Former chief justice of the North Carolina Supreme Court James G. Exum Jr. serves as a lawyer of counsel for the challenge to Cawthorn’s eligibility.

The fact that prominent jurists, lawyers, and good-government activists are on board highlights the seriousness of the initiative, as does the fact that the North Carolina Board of Elections immediately moved to schedule a meeting for the purpose of establishing an official panel to hear the complaint.

Cawthorn is the first sitting House member to face such a challenge—but he won’t be the last. A number of House members have been identified by planners of the “Stop the Steal” rally as having collaborated with them—either directly or via assigned staffers—including Marjorie Taylor Greene of Georgia, Paul Gosar of Arizona, Lauren Boebert of Colorado, Mo Brooks of Alabama, Andy Biggs of Arizona, and Louie Gohmert of Texas. In addition, there are eight senators and 139 representatives who, after the deadly assault on the Capitol, gave aid and comfort to the coup attempt by voting to sustain one or both of the objections to the election results that were under consideration when the Trump supporters attacked.

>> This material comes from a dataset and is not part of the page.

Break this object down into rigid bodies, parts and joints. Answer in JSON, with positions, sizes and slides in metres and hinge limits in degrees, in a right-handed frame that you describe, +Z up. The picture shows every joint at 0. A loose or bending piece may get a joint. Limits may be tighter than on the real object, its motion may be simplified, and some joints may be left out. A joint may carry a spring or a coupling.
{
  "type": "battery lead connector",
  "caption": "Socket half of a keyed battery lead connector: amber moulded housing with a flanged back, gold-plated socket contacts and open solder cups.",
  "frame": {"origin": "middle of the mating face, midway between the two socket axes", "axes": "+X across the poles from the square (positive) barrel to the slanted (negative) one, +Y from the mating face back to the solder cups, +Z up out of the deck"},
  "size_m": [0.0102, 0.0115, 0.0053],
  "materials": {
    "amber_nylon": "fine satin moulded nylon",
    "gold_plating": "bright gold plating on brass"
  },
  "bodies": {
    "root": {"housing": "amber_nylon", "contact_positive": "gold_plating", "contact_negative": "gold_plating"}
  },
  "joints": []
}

The Cawthorn challenge is vital to the overall process of holding coup plotters and insurrectionists to account, as it goes to the very heart of the question of whether House members must abide by the Constitution they swear an oath to support and defend. “As set forth in our complaint, the publicly available evidence, including Representative Cawthorn’s own statements and reports that he or his office coordinated with the January 6 organizers, establish reasonable suspicion that Representative Cawthorn aided the insurrection, thereby disqualifying him from federal office,” said Ron Fein, the constitutional lawyer who serves as legal director for Free Speech For People. “We look forward to asking him about his involvement under oath.”